A part of that vision is centered on activism and politics, but part is focused on art and beauty and food, as well – a realization of Sheehan’s belief that creating a strong community involves nourishing people in many ways.
As he put it last week, “A healthy ecosystem is really biodiverse. A healthy social system is also diverse, and that’s what we’ve tried to put together here.”
The eyes stopped rolling long ago.
A new anthology edited by Summer Hess, “One-Block Revolution: 20 Years of Community Building,” tells the story of the CBC project and its transformative effects. One of the goals of the book project is to create a template that other communities might follow.
Mack’s essay is one of 19; she works for CBC as a “jack-of-all-trades,” and she’s more than sold on what Sheehan did – investing his wealth in a way that prioritizes community and sustainable operations over profit.
“As the block evolved, it’s clear that it’s not the product of a strategic real estate investment designed to make money for investors,” Mack wrote. “Rather, it is people working together to create community.”
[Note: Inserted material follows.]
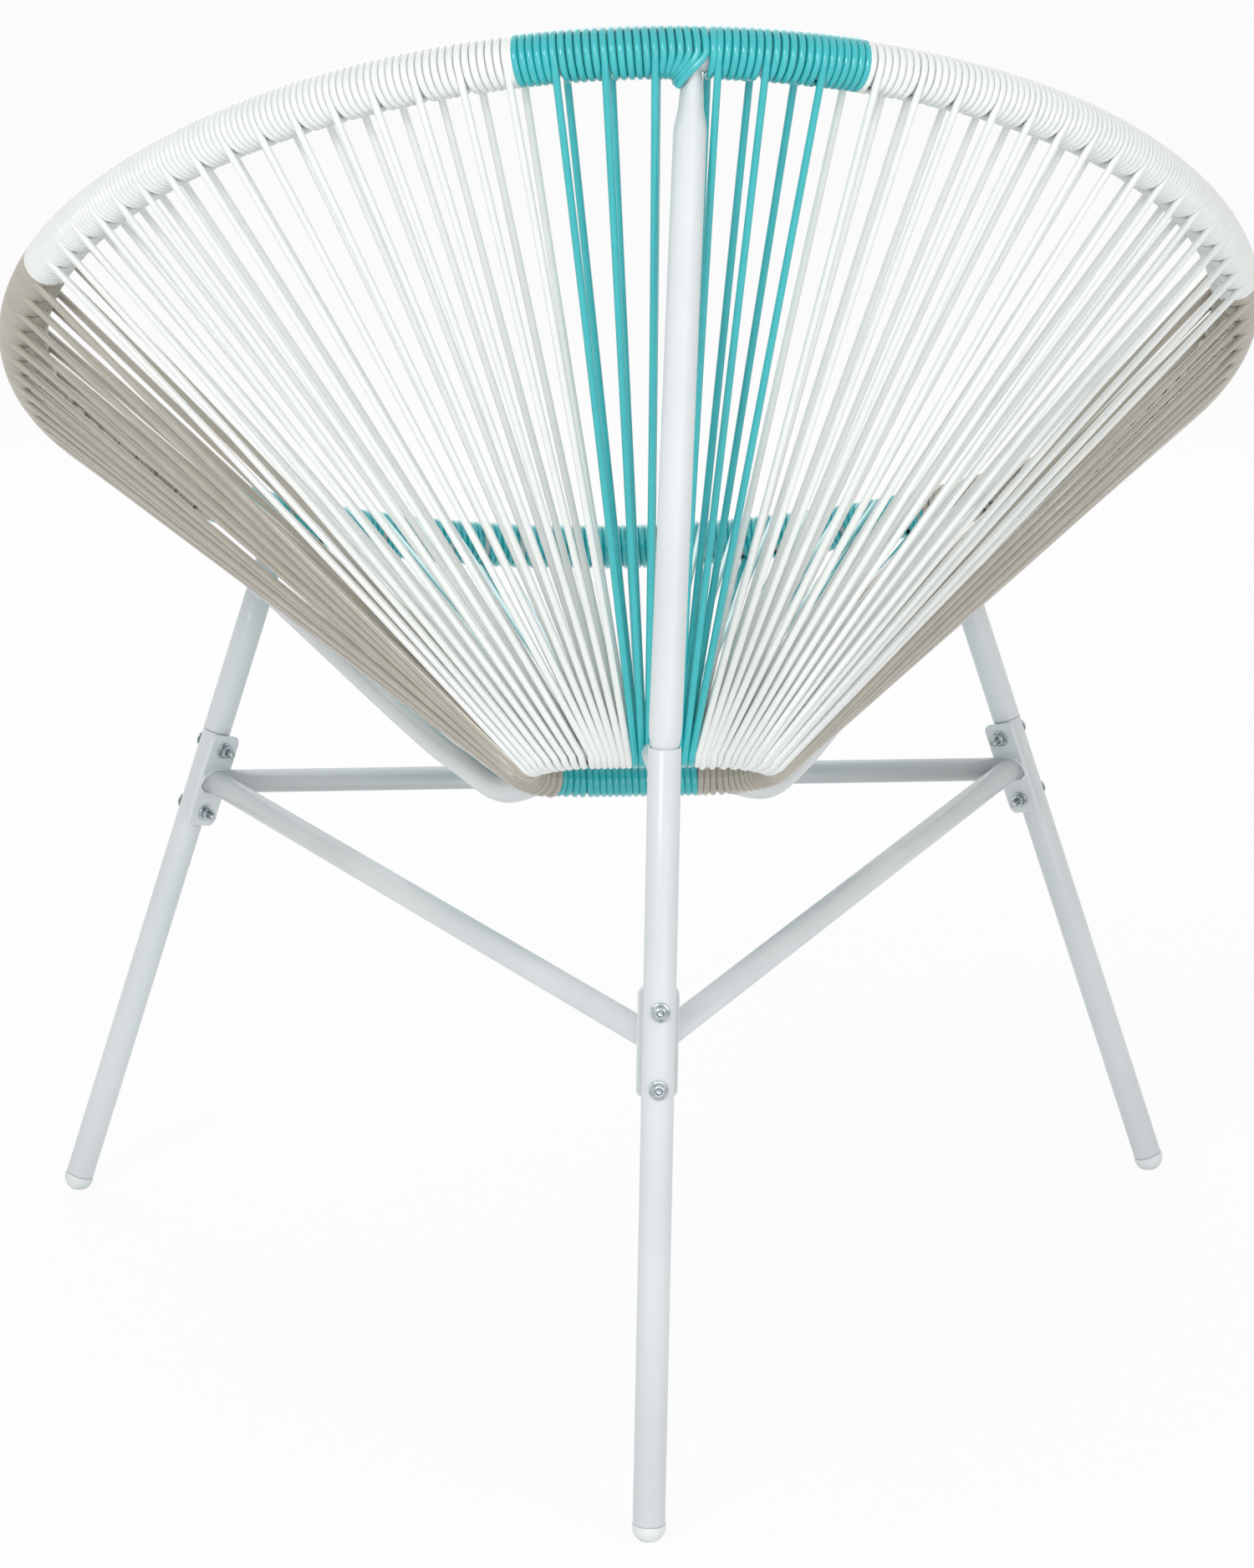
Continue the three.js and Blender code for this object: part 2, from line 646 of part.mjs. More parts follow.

The story of Sheehan’s inheritance and the creation of the building is well-known, though in his essay he delves into more detail about those events and the personal philosophies that underlay his decision – including his time defending a man who was convicted, unjustly in Sheehan’s view, in a sensational murder trial, and his work over many years to get him off death row.
The book also brings to the fore stories from a wide range of people who have been a part of the community. This includes Patsy O’Connor, the architect who has designed each of the buildings with Sheehan; Austen White, who directs green-building initiatives; Warrin Bazille, the “relationship steward” of the project; and Anita Morgan, who operated a pre-school inspired by the Reggio Emilia model out of Italy. (My son attended this school.)
It includes pieces by Jim’s son, Joe Sheehan, who runs the Magic Lantern theater, and his daughter, Katy Sheehan, who leads the project’s foundation and writes about how others might create, maintain and build a legacy along similar lines as the CBC.
Hess worked for five years as Sheehan’s assistant, and now works for Measure Meant, a social impact consulting firm located in the CBC. She and Sheehan have long had the idea of a book about the CBC in mind, and over time, the anthology format emerged as the suitable format.
“It became clear there was a story here in terms of Jim, and who he is, and far beyond that,” she said. “What we’ve tried to do is show the hard work of building the community.”
In 2009, she was a graduate student in creative writing at Eastern Washington University when she encountered the block around the Community Building for a work-study position.
“I still remember my first time coming into the Saranac building and going up the stairs to the Center for Justice,” Hess said. “It had such a different vibe from anyplace else in Spokane.”
That vibe – the community-building-as-both-noun-and-a-verb vibe – was already well-established, and it continued to evolve. Many of the cultural and political changes in the city over the past two decades have their foothold there.
“This was the most dynamic block in the city, and not just for social enterprises and nonprofits,” she writes in her introduction, referring to 2013 but also capturing the current spirit of the place.
“Several other committed business owners operated eateries and unique shops. There was a constant refresh of energy on the block as students flowed in and out of bars and cafes and activists trotted back and forth from public meetings or one-on-one brainstorming sessions.”
Not every change has been a happy one, necessarily. The initial flagship of the project, the Center for Justice – which former executive director Breean Beggs, now the president of the City Council, described in its early days as a “cross between a utopia and the island of misfit lawyers” – grew into an absolutely vital institution in the city.
It took on important civil-rights and environmental cases, and its work on the Otto Zehm case was transformational in terms of moving Spokane forward on hard-fought issues of police oversight and reform.
But the center closed after an attempt to move it away from an angel-funded project – with Sheehan as the angel – toward a broad-based foundation of donors, a transition that didn’t take. The center closed in 2020. Beggs writes frankly about some of the reasons that happened, while arguing that others in the community have picked up that baton.
The book is sort of framed around the center’s 20th anniversary, though that technically came last year. In its collection of voices and collaborative spirit, it is an ideal reflection of the past – and the vision for the future – of the CBC.
“It’s about community,” Sheehan said, “and we wanted the people in the community to tell us what that meant.”